Task requirements: Word for word, restate every line of the listing that follows.
====== Provided material ======
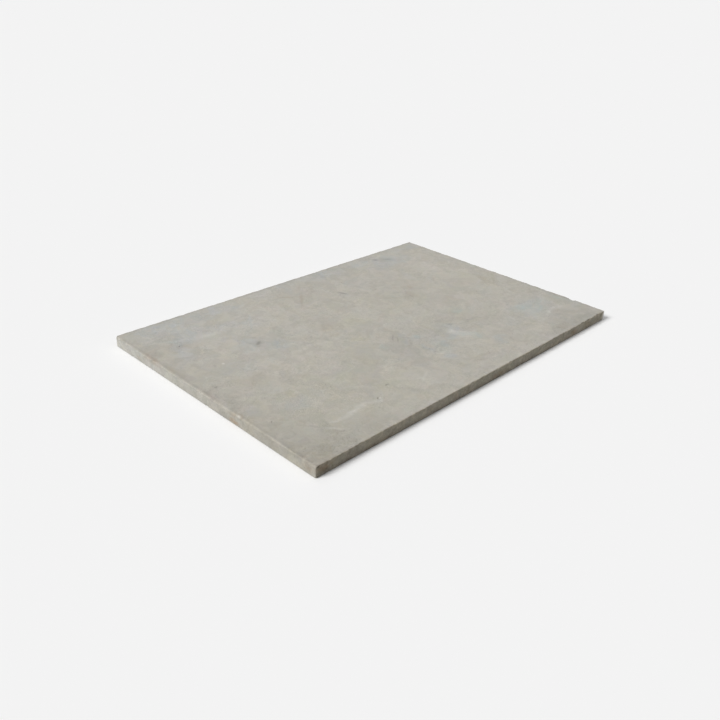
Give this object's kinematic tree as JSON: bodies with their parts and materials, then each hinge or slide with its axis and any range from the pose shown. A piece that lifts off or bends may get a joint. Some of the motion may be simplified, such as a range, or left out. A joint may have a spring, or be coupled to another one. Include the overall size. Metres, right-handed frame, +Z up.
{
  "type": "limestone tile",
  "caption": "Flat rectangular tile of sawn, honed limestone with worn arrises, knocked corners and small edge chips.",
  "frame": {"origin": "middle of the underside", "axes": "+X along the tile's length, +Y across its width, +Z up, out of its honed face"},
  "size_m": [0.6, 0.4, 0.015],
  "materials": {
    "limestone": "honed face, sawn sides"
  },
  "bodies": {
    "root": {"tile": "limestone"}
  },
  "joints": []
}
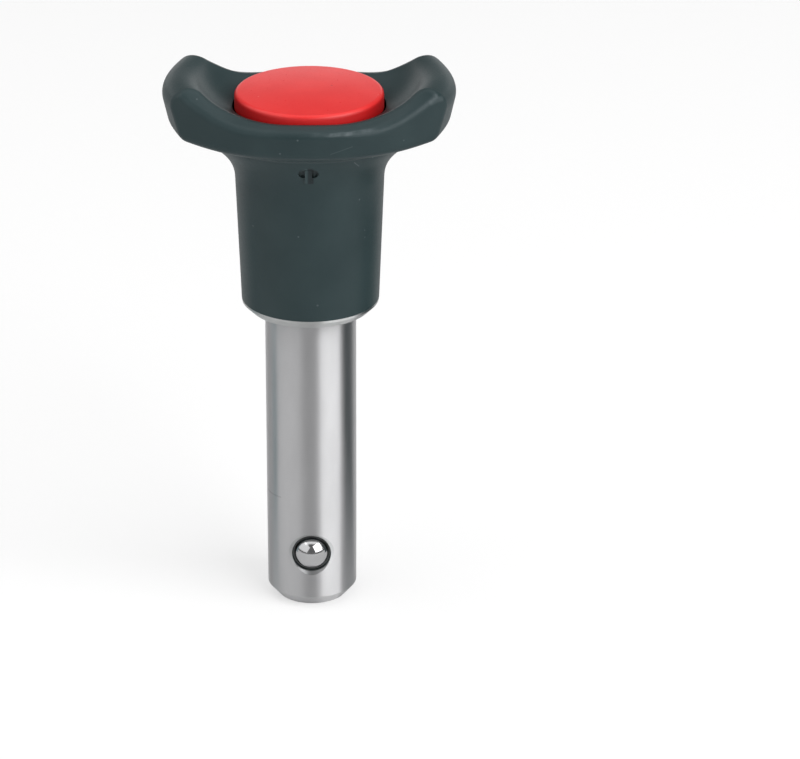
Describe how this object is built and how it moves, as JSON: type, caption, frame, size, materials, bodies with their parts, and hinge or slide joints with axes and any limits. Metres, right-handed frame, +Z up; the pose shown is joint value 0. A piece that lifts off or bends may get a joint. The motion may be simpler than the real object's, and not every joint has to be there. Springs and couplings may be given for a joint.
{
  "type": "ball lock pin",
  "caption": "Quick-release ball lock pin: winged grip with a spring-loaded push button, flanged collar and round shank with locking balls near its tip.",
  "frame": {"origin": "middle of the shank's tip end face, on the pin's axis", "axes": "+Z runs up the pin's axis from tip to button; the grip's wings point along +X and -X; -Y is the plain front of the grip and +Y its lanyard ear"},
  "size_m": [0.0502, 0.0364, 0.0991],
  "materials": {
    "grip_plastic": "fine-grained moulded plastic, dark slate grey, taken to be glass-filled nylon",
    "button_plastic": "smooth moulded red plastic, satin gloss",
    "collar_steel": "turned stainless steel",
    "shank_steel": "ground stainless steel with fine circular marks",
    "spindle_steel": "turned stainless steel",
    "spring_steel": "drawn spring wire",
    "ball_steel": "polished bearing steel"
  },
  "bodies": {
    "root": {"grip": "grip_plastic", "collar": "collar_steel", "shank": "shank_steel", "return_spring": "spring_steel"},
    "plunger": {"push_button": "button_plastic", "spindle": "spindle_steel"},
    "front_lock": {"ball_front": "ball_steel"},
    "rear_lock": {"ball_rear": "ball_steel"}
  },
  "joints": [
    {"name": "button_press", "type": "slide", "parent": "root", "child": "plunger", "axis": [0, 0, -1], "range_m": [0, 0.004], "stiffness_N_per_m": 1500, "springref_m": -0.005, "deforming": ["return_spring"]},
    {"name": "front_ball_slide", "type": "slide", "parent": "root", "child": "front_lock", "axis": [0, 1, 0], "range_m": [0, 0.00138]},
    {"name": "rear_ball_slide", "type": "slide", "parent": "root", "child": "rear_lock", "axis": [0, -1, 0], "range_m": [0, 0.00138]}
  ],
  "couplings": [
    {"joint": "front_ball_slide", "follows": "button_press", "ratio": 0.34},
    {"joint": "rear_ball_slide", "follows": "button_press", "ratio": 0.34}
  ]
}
======
Task response:
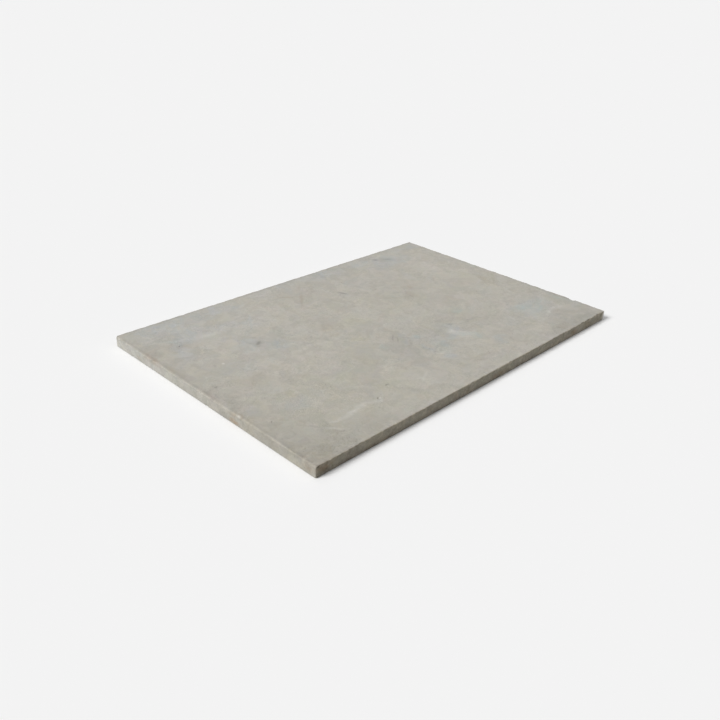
Give this object's kinematic tree as JSON: bodies with their parts and materials, then each hinge or slide with its axis and any range from the pose shown. A piece that lifts off or bends may get a joint. Some of the motion may be simplified, such as a range, or left out. A joint may have a spring, or be coupled to another one. Include the overall size. Metres, right-handed frame, +Z up.
{
  "type": "limestone tile",
  "caption": "Flat rectangular tile of sawn, honed limestone with worn arrises, knocked corners and small edge chips.",
  "frame": {"origin": "middle of the underside", "axes": "+X along the tile's length, +Y across its width, +Z up, out of its honed face"},
  "size_m": [0.6, 0.4, 0.015],
  "materials": {
    "limestone": "honed face, sawn sides"
  },
  "bodies": {
    "root": {"tile": "limestone"}
  },
  "joints": []
}
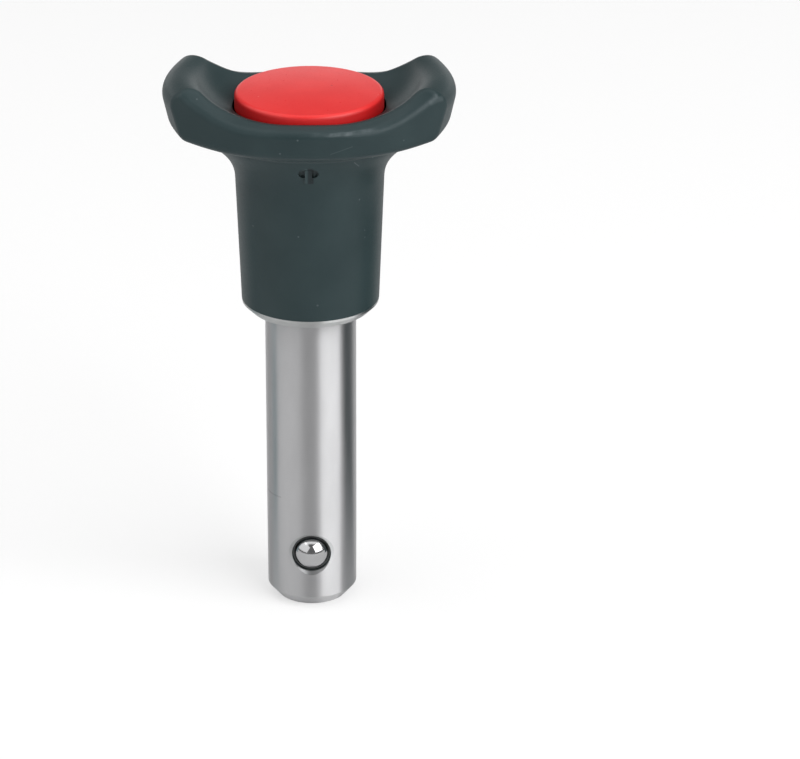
Describe how this object is built and how it moves, as JSON: type, caption, frame, size, materials, bodies with their parts, and hinge or slide joints with axes and any limits. Metres, right-handed frame, +Z up; the pose shown is joint value 0. A piece that lifts off or bends may get a joint. The motion may be simpler than the real object's, and not every joint has to be there. Springs and couplings may be given for a joint.
{
  "type": "ball lock pin",
  "caption": "Quick-release ball lock pin: winged grip with a spring-loaded push button, flanged collar and round shank with locking balls near its tip.",
  "frame": {"origin": "middle of the shank's tip end face, on the pin's axis", "axes": "+Z runs up the pin's axis from tip to button; the grip's wings point along +X and -X; -Y is the plain front of the grip and +Y its lanyard ear"},
  "size_m": [0.0502, 0.0364, 0.0991],
  "materials": {
    "grip_plastic": "fine-grained moulded plastic, dark slate grey, taken to be glass-filled nylon",
    "button_plastic": "smooth moulded red plastic, satin gloss",
    "collar_steel": "turned stainless steel",
    "shank_steel": "ground stainless steel with fine circular marks",
    "spindle_steel": "turned stainless steel",
    "spring_steel": "drawn spring wire",
    "ball_steel": "polished bearing steel"
  },
  "bodies": {
    "root": {"grip": "grip_plastic", "collar": "collar_steel", "shank": "shank_steel", "return_spring": "spring_steel"},
    "plunger": {"push_button": "button_plastic", "spindle": "spindle_steel"},
    "front_lock": {"ball_front": "ball_steel"},
    "rear_lock": {"ball_rear": "ball_steel"}
  },
  "joints": [
    {"name": "button_press", "type": "slide", "parent": "root", "child": "plunger", "axis": [0, 0, -1], "range_m": [0, 0.004], "stiffness_N_per_m": 1500, "springref_m": -0.005, "deforming": ["return_spring"]},
    {"name": "front_ball_slide", "type": "slide", "parent": "root", "child": "front_lock", "axis": [0, 1, 0], "range_m": [0, 0.00138]},
    {"name": "rear_ball_slide", "type": "slide", "parent": "root", "child": "rear_lock", "axis": [0, -1, 0], "range_m": [0, 0.00138]}
  ],
  "couplings": [
    {"joint": "front_ball_slide", "follows": "button_press", "ratio": 0.34},
    {"joint": "rear_ball_slide", "follows": "button_press", "ratio": 0.34}
  ]
}